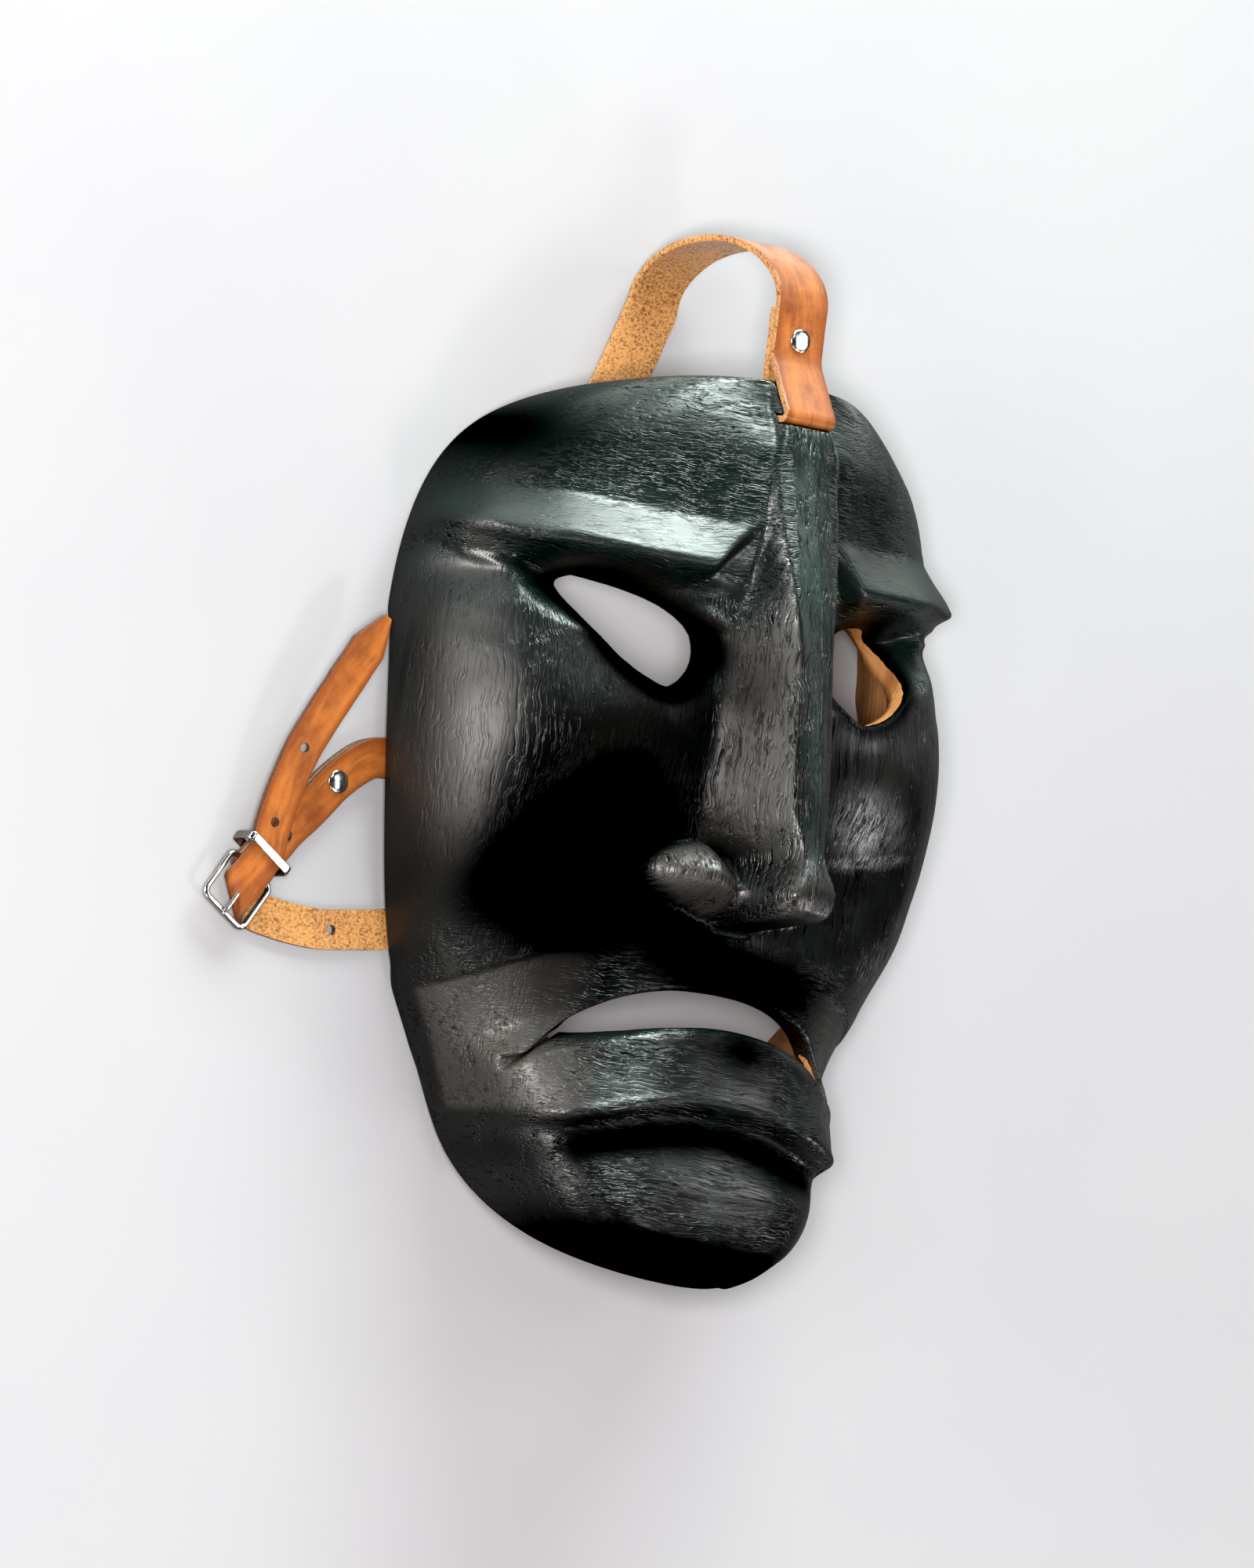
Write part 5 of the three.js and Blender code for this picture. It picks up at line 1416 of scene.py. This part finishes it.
def paint_zones(mesh):
    """Marks on the shell's points: the paint's colour and shine, with painted green and warm sheen and
    painted shade, and which way the knife went
    """
    points = (read_points(mesh, "co") - np.array(ROW_SHIFT)) / MM
    normals = read_points(mesh, "normal")
    x, y, a = points[:, 0], points[:, 1], np.abs(points[:, 0])

    # Painted green sheen: greenish paint on faces turned towards the forehead, on the forehead and along the
    # middle
    forehead = ease(60, 90, y) * ease(-0.2, 0.4, normals[:, 2])
    green_sheen = 0.85 * ease(0.05, 0.75, normals[:, 1]) + 0.5 * forehead + 0.3 * ease(6, 2, a)
    green_sheen = np.clip(green_sheen, 0, 1)

    # Painted warm sheen: lighter brown paint on the nose, the lids, the pads beside the mouth, the cheeks and
    # the side walls, where soft light falls; on the side walls it is a painted highlight band
    nose = ease(7, 9.5, a) * (1 - ease(17, 21, a)) * ease(-8, 0, y) * (1 - ease(60, 72, y))
    alar = ease(0, 0.25, alar_share(a, y)) * ease(9, 14, a)
    tip = (1 - ease(6.5, 8, a)) * ease(-29, -26, y) * (1 - ease(-14, -6, y))
    lid_line = lid_crest(a, y)
    lid = ease(-5, -1, lid_line) * (1 - ease(2, 4, lid_line)) * ease(16, 24, a) * (1 - ease(66, 76, a))
    pad = ease(-1, 2, mouth_pad(a, y)) * ease(-1, 3, y - lip_foot(a) - 3) * ease(42, 56, a)
    pad *= ease(12, 17, points[:, 2])
    cheek = bell(a - 52, 15) * bell(y - 22, 18)
    wall = ease(84, 92, a) * bell(y + 10, 50)
    warm_sheen = 0.8 * nose + 0.9 * alar + 0.6 * tip + 0.7 * lid + pad + 0.5 * cheek + 0.5 * wall
    warm_sheen = np.clip(warm_sheen, 0, 1)

    # Slanting strokes under the eyes
    slant = bell(a - 66, 18) * bell(y - 46, 12) * ease(49, 54, a)

    # Painted shade: darker paint with less shine in its patches, under the lip, under the chin and round the
    # eye holes
    painted_shade = sum(amount * bell(x - at_x, wide) * bell(y - at_y, tall)
               for at_x, at_y, wide, tall, amount in SHADE_PATCHES)
    painted_shade += bell(y - lip_foot(a) + 9, 8) * (1 - ease(40, 75, a))
    painted_shade += ease(-118, -138, y) * ease(0.3, -0.4, normals[:, 1])
    painted_shade *= 1 - ease(0, 0.2, alar_share(a, y))
    for eye in OPENINGS[:2]:
        near = np.nonzero((np.abs(points[:, :2] - eye.centre) < 34).all(1) & (points[:, 2] > 30))[0]
        painted_shade[near] += 0.8 * (1 - ease(1, 9, eye.nearest(points[near])[0]))
    # Stored marks: painted green sheen, lessened under the painted warm sheen, painted shade and the knife's
    # ways
    marks = {"green_sheen": green_sheen * (1 - 0.7 * warm_sheen), "warm_sheen": warm_sheen, "across": stroke_level(points),
             "slant": slant, "calm": calm_share(x, y), "painted_shade": np.clip(painted_shade, 0, 1)}
    for name, values in marks.items():
        attribute = mesh.attributes.new(name, "FLOAT", "POINT")
        attribute.data.foreach_set("value", values.astype(np.float32))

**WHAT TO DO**
Starting at the first line of the material above, reproduce each line exactly up to and including the line with "green_sheen = np.clip(green_sheen, 0, 1)".

**RESULT**
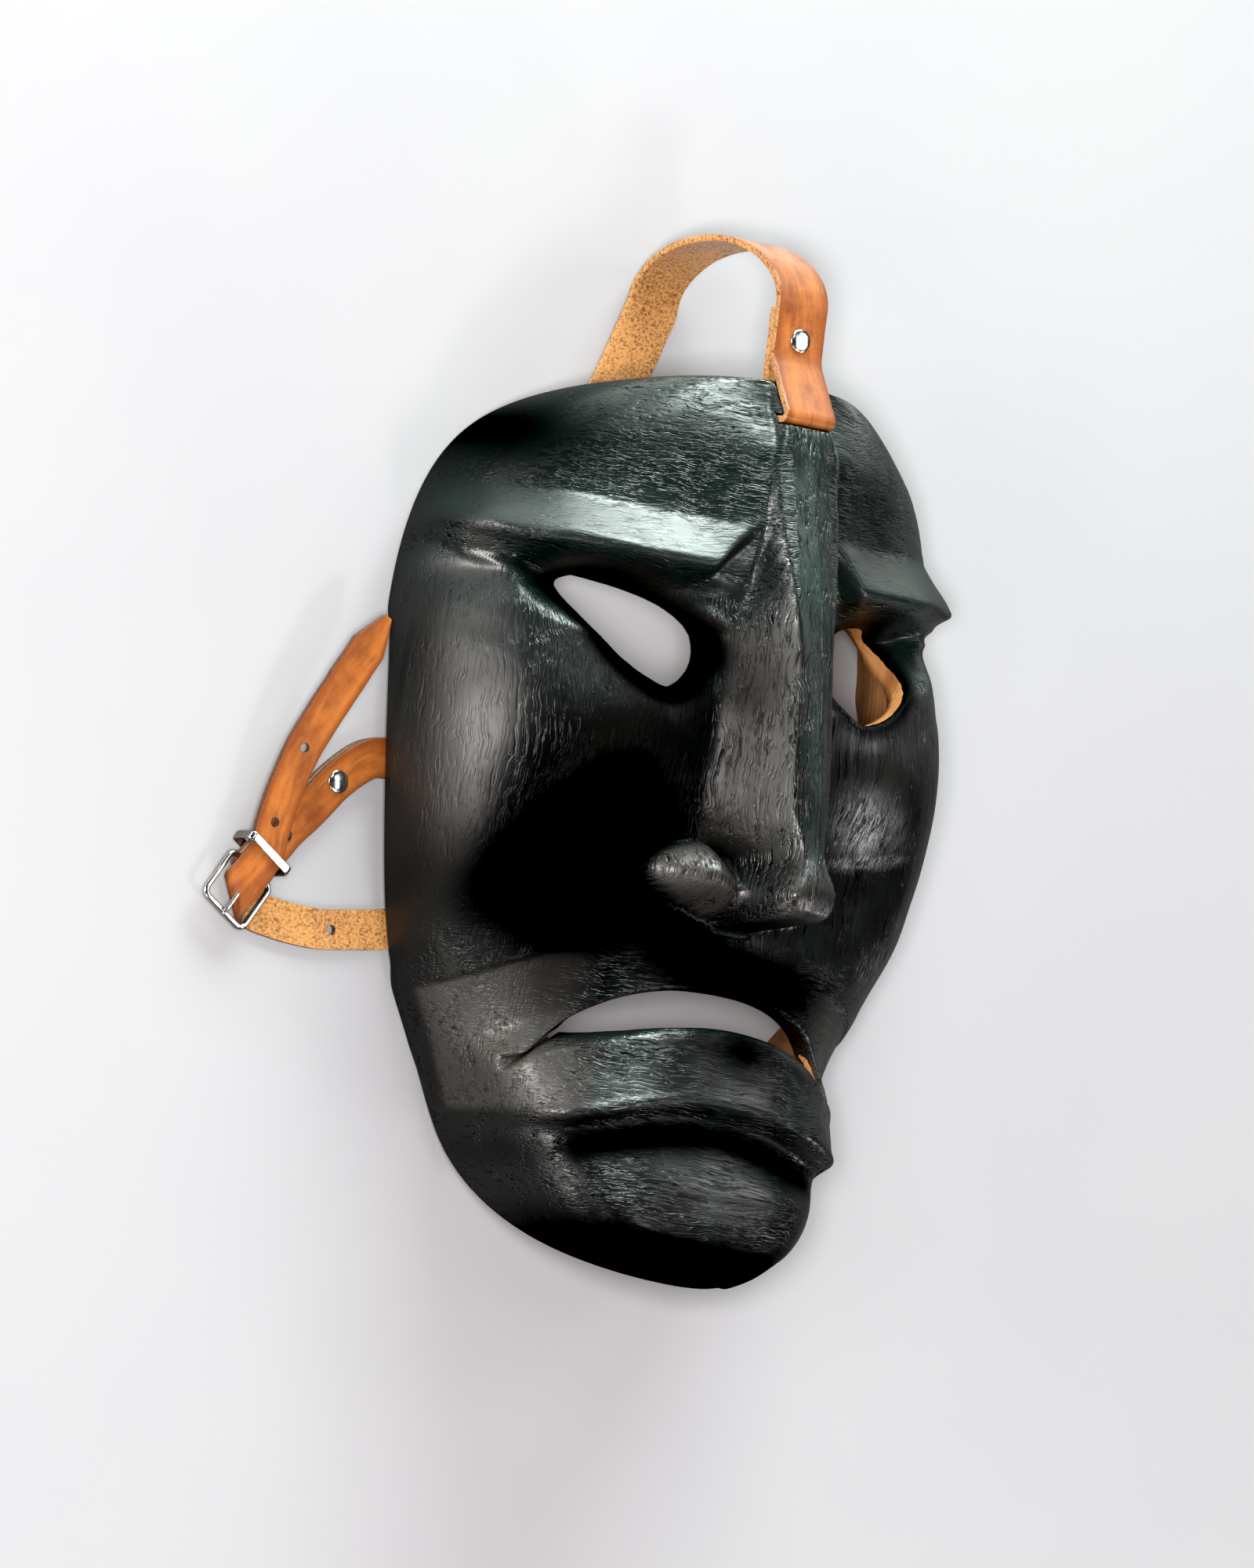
Write part 5 of the three.js and Blender code for this picture. It picks up at line 1416 of scene.py. This part finishes it.
def paint_zones(mesh):
    """Marks on the shell's points: the paint's colour and shine, with painted green and warm sheen and
    painted shade, and which way the knife went
    """
    points = (read_points(mesh, "co") - np.array(ROW_SHIFT)) / MM
    normals = read_points(mesh, "normal")
    x, y, a = points[:, 0], points[:, 1], np.abs(points[:, 0])

    # Painted green sheen: greenish paint on faces turned towards the forehead, on the forehead and along the
    # middle
    forehead = ease(60, 90, y) * ease(-0.2, 0.4, normals[:, 2])
    green_sheen = 0.85 * ease(0.05, 0.75, normals[:, 1]) + 0.5 * forehead + 0.3 * ease(6, 2, a)
    green_sheen = np.clip(green_sheen, 0, 1)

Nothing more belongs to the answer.